The political discourse bears a special responsibility for shaping the opinion of the French majority, which refuses to accept the existence of places where minorities are in the majority. The latest example of this discourse is a statement by Jean-Pierre Chevènement, a respected figure of the “republican” Left the government recently appointed as chairman of the Fondation pour l’Islam de France, the French Islam Foundation. In August 2016, he stated: “There are 135 nationalities in Saint-Denis, for example, but there is one that has almost disappeared.” It is immaterial that in saying this, the former Interior Minister blatantly distorted the district’s statistical reality (according to INSEE, the National Institute of Statistics and Economic Studies, there were 29.8% foreigners in Saint-Denis in 2011, and 21.4% in the Seine-Saint-Denis departement). His message aimed at alarming the public with a statistically unverifiable fact: Only non-whites live in Saint-Denis these days, even if they are French.

The root cause of the discreditation of suburban districts lies right here, in their deviation from the social norm that says white people must be in the majority in France at all levels. Anything else is considered an unacceptable anomaly. As a result, some neighbourhoods have been stigmatised as “ghettos” since the late 1960s, right at the time when many immigrants from North Africa and their families left slum areas, shelters and other temporary settlements and moved into social housing facilities. Since then, the common denominator of the “anti ghetto” speeches has been the return of these residential areas “to normality”– a term that seems to be as fashionable as the political motto “Creating a suburb like any other”. You’d be inclined to say: a suburb like “in the old days”, alluding to the mythical times of the first social housing estates that were characterised by an overwhelming majority of white people.

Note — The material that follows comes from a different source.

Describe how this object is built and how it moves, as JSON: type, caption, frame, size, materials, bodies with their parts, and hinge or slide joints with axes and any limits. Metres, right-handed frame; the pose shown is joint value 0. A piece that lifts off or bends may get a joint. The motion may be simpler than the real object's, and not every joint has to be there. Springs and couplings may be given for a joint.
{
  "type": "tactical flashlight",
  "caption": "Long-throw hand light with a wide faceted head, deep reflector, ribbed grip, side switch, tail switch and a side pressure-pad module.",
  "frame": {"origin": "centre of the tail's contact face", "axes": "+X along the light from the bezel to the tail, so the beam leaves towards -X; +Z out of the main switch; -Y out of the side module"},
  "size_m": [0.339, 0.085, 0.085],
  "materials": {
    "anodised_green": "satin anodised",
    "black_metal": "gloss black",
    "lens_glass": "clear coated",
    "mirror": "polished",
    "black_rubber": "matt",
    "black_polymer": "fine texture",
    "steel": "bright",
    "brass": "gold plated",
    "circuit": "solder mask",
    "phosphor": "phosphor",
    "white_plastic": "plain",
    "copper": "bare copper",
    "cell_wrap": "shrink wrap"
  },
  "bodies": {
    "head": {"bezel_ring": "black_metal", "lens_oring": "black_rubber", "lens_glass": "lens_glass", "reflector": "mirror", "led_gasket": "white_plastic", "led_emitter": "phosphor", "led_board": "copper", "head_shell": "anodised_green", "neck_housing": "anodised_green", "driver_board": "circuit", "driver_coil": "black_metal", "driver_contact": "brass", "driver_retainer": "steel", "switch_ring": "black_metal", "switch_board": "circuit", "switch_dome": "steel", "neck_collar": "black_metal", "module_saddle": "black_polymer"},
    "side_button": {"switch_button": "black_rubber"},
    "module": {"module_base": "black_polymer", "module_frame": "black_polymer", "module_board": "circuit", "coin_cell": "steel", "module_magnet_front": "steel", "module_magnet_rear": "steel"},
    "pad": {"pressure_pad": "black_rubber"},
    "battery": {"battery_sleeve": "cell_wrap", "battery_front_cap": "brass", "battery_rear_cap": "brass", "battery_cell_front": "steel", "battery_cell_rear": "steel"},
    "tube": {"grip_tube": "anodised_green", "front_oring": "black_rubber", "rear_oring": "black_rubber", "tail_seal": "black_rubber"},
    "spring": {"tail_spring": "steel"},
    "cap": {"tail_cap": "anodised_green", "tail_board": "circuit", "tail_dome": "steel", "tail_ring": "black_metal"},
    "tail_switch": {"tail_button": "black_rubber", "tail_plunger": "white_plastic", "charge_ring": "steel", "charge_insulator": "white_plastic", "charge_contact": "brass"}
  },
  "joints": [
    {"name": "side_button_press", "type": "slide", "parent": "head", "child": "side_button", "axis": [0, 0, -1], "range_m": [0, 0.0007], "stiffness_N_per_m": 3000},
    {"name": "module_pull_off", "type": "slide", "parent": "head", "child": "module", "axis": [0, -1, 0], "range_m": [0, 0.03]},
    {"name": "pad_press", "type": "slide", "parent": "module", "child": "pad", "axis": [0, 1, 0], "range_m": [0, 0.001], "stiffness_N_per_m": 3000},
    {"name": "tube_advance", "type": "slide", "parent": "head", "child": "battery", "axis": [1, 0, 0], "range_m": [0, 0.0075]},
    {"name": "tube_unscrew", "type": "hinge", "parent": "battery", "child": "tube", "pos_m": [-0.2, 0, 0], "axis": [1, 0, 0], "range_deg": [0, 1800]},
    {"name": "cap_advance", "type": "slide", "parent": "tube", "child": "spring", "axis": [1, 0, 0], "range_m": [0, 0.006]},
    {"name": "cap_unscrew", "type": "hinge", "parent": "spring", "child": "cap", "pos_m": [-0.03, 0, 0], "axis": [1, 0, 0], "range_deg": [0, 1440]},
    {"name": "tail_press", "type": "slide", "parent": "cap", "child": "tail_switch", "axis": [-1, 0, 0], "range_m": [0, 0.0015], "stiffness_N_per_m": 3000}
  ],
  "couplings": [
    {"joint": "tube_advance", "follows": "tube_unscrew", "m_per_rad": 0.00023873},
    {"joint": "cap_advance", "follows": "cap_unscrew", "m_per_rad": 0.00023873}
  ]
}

A centuries-old stigmatisation, rekindled by the attacks

The work of historians is proving valuable in reminding us of the long-standing stigmatisation of working-class districts as a fixed point for social fears. The working-class strongholds of the 19th century were described as a separate, dangerous world by their upper-class contemporaries, inhabited by individuals whose morals they disapproved of.

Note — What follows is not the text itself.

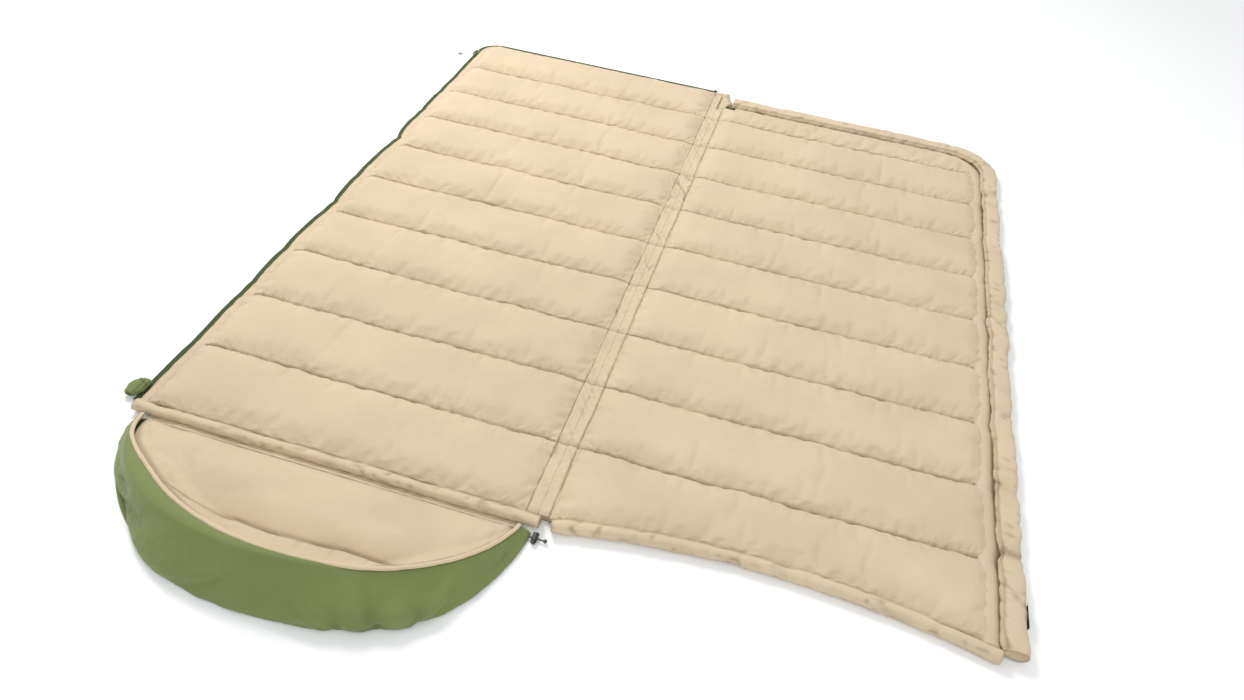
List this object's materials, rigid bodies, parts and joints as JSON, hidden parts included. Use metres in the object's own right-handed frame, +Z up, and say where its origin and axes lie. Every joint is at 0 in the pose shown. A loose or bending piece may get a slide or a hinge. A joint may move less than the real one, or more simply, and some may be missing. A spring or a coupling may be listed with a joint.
{
  "type": "camp quilt",
  "caption": "Hooded rectangular camp sleeping quilt, unzipped and laid open flat, with channelled panels, draft tubes, an L-shaped zip and a drawcord hood.",
  "frame": {"origin": "middle of the footprint, on the ground", "axes": "+X across the quilt from the zipped edge of the under panel to the draft tube of the over panel, +Y from the hood to the foot, +Z up"},
  "size_m": [1.9014, 2.295, 0.0931],
  "materials": {
    "tan_lining": "woven cotton, matt",
    "green_shell": "brushed woven cotton, matt",
    "wadding": "white hollow-fibre batt",
    "quilting_thread": "polyester thread",
    "zip_tape": "woven polyester tape",
    "zip_coil": "nylon coil",
    "zip_hardware": "dark green enamel",
    "pull_cord": "braided cord",
    "grip": "moulded, matt",
    "hood_cord": "braided cord",
    "lock_plastic": "moulded, satin",
    "spring_steel": "drawn wire",
    "label": "blank woven label"
  },
  "bodies": {
    "under_panel": {"under_outer_shell": "green_shell", "under_wadding": "wadding", "under_lining": "tan_lining", "under_quilting_thread": "quilting_thread", "under_zip_facing": "tan_lining", "under_zip_tape": "zip_tape", "under_zip_coil": "zip_coil", "under_zip_top_stop": "zip_coil", "zip_retainer_box": "zip_coil", "collar_tube_casing": "tan_lining", "collar_tube_filling": "wadding"},
    "fold_band": {"fold_outer_strip": "green_shell", "fold_wadding_strip": "wadding", "fold_lining_strip": "tan_lining"},
    "over_panel": {"over_outer_shell": "green_shell", "over_wadding": "wadding", "over_lining": "tan_lining", "over_quilting_thread": "quilting_thread", "over_zip_facing": "tan_lining", "over_zip_tape": "zip_tape", "over_zip_coil": "zip_coil", "over_zip_top_stop": "zip_coil", "zip_insertion_pin": "zip_coil", "head_tube_casing": "tan_lining", "head_tube_filling": "wadding", "draft_tube_casing": "tan_lining", "draft_tube_filling": "wadding", "care_label": "label"},
    "hood": {"hood_floor_shell": "green_shell", "hood_floor_wadding": "wadding", "hood_floor_lining": "tan_lining", "hood_quilting_thread": "quilting_thread", "hood_wall_shell": "green_shell", "hood_wall_wadding": "wadding", "hood_wall_lining": "tan_lining", "hood_piping": "tan_lining", "hood_drawcord": "hood_cord", "drawcord_knot": "hood_cord"},
    "cord_lock": {"cord_lock_body": "lock_plastic", "cord_lock_spring": "spring_steel"},
    "lock_button": {"cord_lock_button": "lock_plastic"},
    "zip_slider": {"slider_body": "zip_hardware"},
    "zip_puller": {"puller_tab": "zip_hardware", "pull_cord": "pull_cord", "pull_cord_grip": "grip"},
    "closure_tab": {"closure_tab_cover": "green_shell", "closure_tab_wadding": "wadding"}
  },
  "joints": [
    {"name": "panel_fold", "type": "hinge", "parent": "fold_band", "child": "over_panel", "pos_m": [0.024, 0, 0.008], "axis": [0, -1, 0], "range_deg": [0, 90]},
    {"name": "band_fold", "type": "hinge", "parent": "under_panel", "child": "fold_band", "pos_m": [-0.024, 0, 0.008], "axis": [0, -1, 0], "range_deg": [0, 90]},
    {"name": "hood_lift", "type": "hinge", "parent": "under_panel", "child": "hood", "pos_m": [-0.435, -0.824, 0.025], "axis": [-1, 0, 0], "range_deg": [0, 80]},
    {"name": "tab_flap", "type": "hinge", "parent": "under_panel", "child": "closure_tab", "pos_m": [-0.894, -0.76, 0.008], "axis": [0, -1, 0], "range_deg": [-90, 0]},
    {"name": "zip_slide", "type": "slide", "parent": "under_panel", "child": "zip_slider", "axis": [0, -1, 0], "range_m": [0, 1.74]},
    {"name": "puller_swing", "type": "hinge", "parent": "zip_slider", "child": "zip_puller", "pos_m": [-0.90475, 1.055, 0.0083], "axis": [-1, 0, 0], "range_deg": [0, 170]},
    {"name": "cord_lock_slide", "type": "slide", "parent": "hood", "child": "cord_lock", "axis": [1, 0, 0], "range_m": [-0.006, 0.01]},
    {"name": "lock_button_press", "type": "slide", "parent": "cord_lock", "child": "lock_button", "axis": [0, 1, 0], "range_m": [0, 0.003], "stiffness_N_per_m": 300, "springref_m": -0.002, "deforming": ["cord_lock_spring"]}
  ],
  "couplings": [
    {"joint": "panel_fold", "follows": "band_fold", "ratio": 1}
  ]
}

Although the early days of large social housing estates in the history of housing construction for the lower social classes are regarded as a happy era – albeit idealised in retrospect –, it was these very same estates that eventually evoked new social fears. In the late 1980s, against the background of the headscarf affair and the Front National beginning to establish itself, a political discourse emerged (and was mediatised) that plausibly painted these neighbourhoods as a deadly danger to the “French” or “republican” integration model. One word has since prevailed in the public debate: “Communitarianism.” This term, suggestive of parallel societies, implies that in their neighbourhoods, ethno-religious groups are gradually replacing the law of the republic with their own; a law supposedly characterised by religious fundamentalism, the subjugation of women, polygamy, mafia-like structures and antisocial behaviour that challenges the public institutions.

Since January 2015, the political and social image of suburban districts has been enriched by a new character: the jihadist not just striking at France but at its “civilisation”. “Hundreds of suburbs in France”, to quote a statement Minister of Urbanity Patrick Kanner made in March 2016, “are fertile ground for jihadists where the same thing as in Molenbeek could potentially happen.” At the same time, the prevailing discourse now puts the residents of social housing districts under blanket suspicion of being resistant to the “values of the republic”.

Thus a few dozen or hundreds of school students (estimates vary) disturbing or refusing to hold a minute of silence and the residents of social housing estates not participating in the mass demonstrations of 11 January 2015 (which can’t be verified) after the attacks on Charlie Hebdo supposedly demonstrate their weak attachment to those values and, consequently, a lack of identification with the French nation. In a speech delivered ten days later, Prime Minister Manuel Valls affirmed that the cracks in national unity involved “all parts of the country” and that problems weren’t restricted to specific suburbs. This cautious choice of words certainly aimed at preventing stigmatisation and a generalised apportioning of blame. However, in his very next sentence, the prime minister compiled a list of problems rehashing the most common stereotypes usually ascribed to these neighbourhoods: “A rigid sense of identity, racism, antisemitism, discrimination, sexism, withdrawal into their own communities, black-market laws, unemployment, unequal access to culture and education, despair amongst parts of the youth population.”

We shall refrain from countering with a comforting portrayal of the “richness” and “creativity” of the suburbs – images that, not without contradiction, also feed into the repertoire of political and medial presentation. However, you can’t but highlight the following paradox: The responsible French politicians declare that they strive for the inclusion of population groups outside the city centres in the name of “republican equality”, yet they never cease to remind those very same population groups that they aren’t quite like the others, that they lack the certain characteristic Goffmann was talking about that would satisfy the requirements of the republic.